TEORI-TEORI BELAJAR DALAM PEMBELAJARAN

Seperti kita ketahui bersama bahwa banyak Teori Belajar yang berkembang dengan berbagai pandangan dan pemikiran yang berbeda dalam menjelaskan bagaimana manusia belajar. Semua teori belajar tersebut memberikan sumbangan penjelasan kepada kita tentang bagaimana siswa belajar. Dengan mensitesakan apa yang kita ketahui tentang berbagai teori tersebut kita akan dapat membangun pemahaman yang lebih kuat tentang apa saja yang diperlukan dalam pembelajaran siswa di sekolah.
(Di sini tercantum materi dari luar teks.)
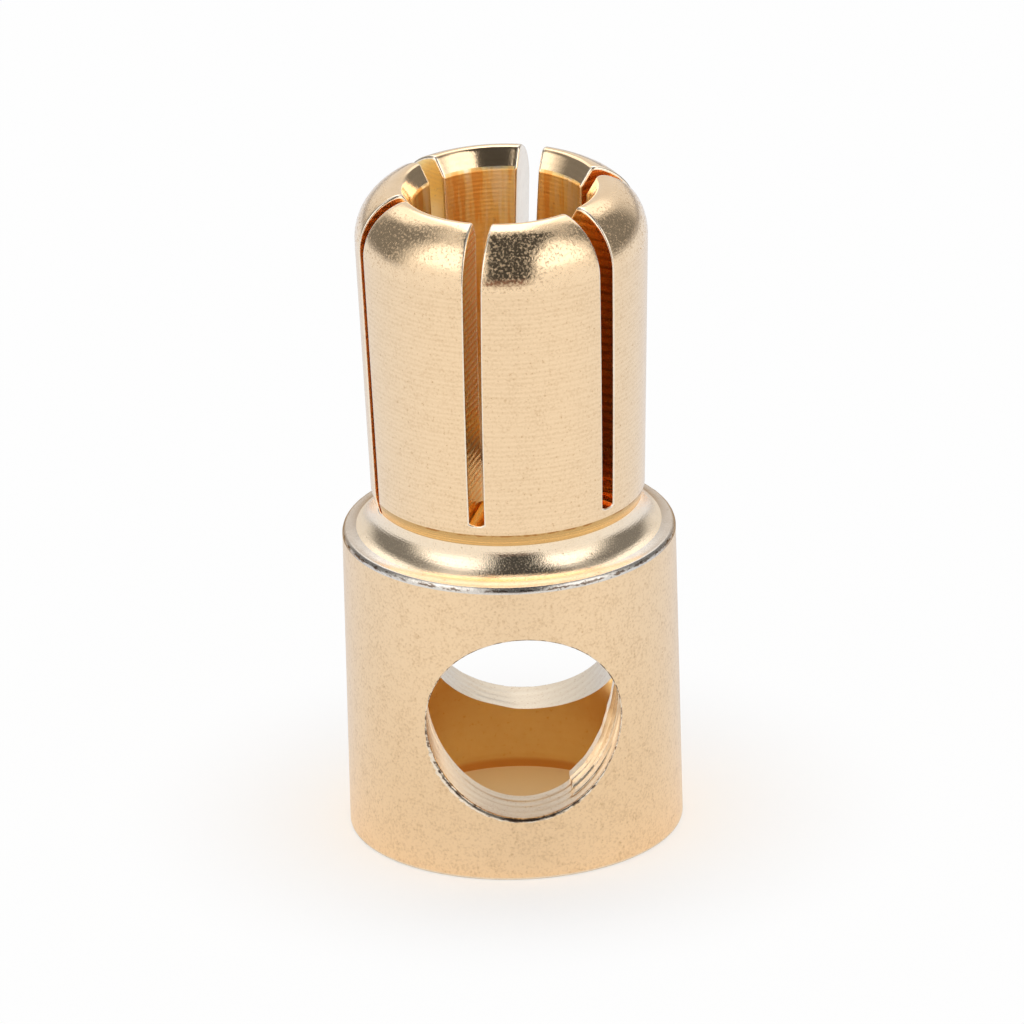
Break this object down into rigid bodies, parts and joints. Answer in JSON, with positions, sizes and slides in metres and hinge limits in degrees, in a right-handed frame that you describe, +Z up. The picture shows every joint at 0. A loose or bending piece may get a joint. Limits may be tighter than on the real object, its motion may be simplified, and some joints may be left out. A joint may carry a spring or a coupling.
{
  "type": "bullet contact",
  "caption": "Gold-plated male bullet contact for battery leads: slotted, splayed spring crown above an open solder cup with a cross hole.",
  "frame": {"origin": "centre of the bottom ring of the solder cup, on the contact's axis", "axes": "+Z up the contact's axis from the solder cup to the crown, Y along the cross hole"},
  "size_m": [0.0094, 0.0094, 0.0193],
  "materials": {
    "gold_plate": "bright gold plating over turned brass, with fine turning lines on the fingers and satin on the body"
  },
  "bodies": {
    "root": {"bullet_contact": "gold_plate"}
  },
  "joints": []
}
Setiap teori pembelajaran memiliki sesuatu untuk disumbangkan. Teori-teori tersebut bersama-sama memberikan penjelasan yang komprehensif tentang apa yang diperlukan untuk belajar. Bagaimanakah teori-teori tersebut dapat disintesiskan?.

Kali ini kita akan membahas satu per satu teori-teori utama pembelajaran dalam kaitannya dengan pembelajaran di sekolah. Berikut sedikit ringkasan tentang teori-teori tersebut.

Teori Behaviorisme

Karena Behaviourisme lebih terkait dengan produk atau hasil dan bukan proses belajar, maka memiliki fokus yang berbeda dari pembelajaran formal. Behaviourisme adalah tentang belajar perilaku tertentu, dan memberitahu kita bahwa perilaku tersebut dapat dimanipulasi melalui “operant conditioning” tanpa perlu memahami bagaimana mekanisme pembelajaran bekerja.

Behaviorisme sangat bermanfaat dalam menjelaskan pelaksanaan pendidikan hanya sampai batas tertentu. Tetapi para guru tidak bisa menganggap Behaviorisme ini sebagai hal yang tidak relevan untuk digunakan. Kita tentu saja sering  menggunakan nilai, ranking, kualifikasi, dan penghargaan sebagai hadiah untuk memotivasi siswa agar tetap fokus belajar.

Ketika skor ujian dan peringkat (ranking) menjadi tujuan utama, maka tidak menjadi masalah bagaimana nilai itu dicapai. Jika siswa menggunakan mekanisme menghafal dan menirukan untuk lulus ujian dengan, itu sudah cukup. Tetapi pembelajaran formal memiliki tujuan yang lebih tinggi dari sekadar nilai bukan?.

Tujuan pendidikan formal secara umum adalah untuk membantu siswa menjadi mandiri, percaya diri dengan apa yang mereka ketahui dan bertanggung jawab atas bagaimana mereka mengetahuinya. Untuk dapat melakukan ini, guru harus mampu menemukan dan menentukan pendekatan yang tepat untuk proses mengetahui, dan apa saja yang terkait dengan kebutuhan untuk mengetahui. Behaviorisme tidak membantu kita dalam hal ini.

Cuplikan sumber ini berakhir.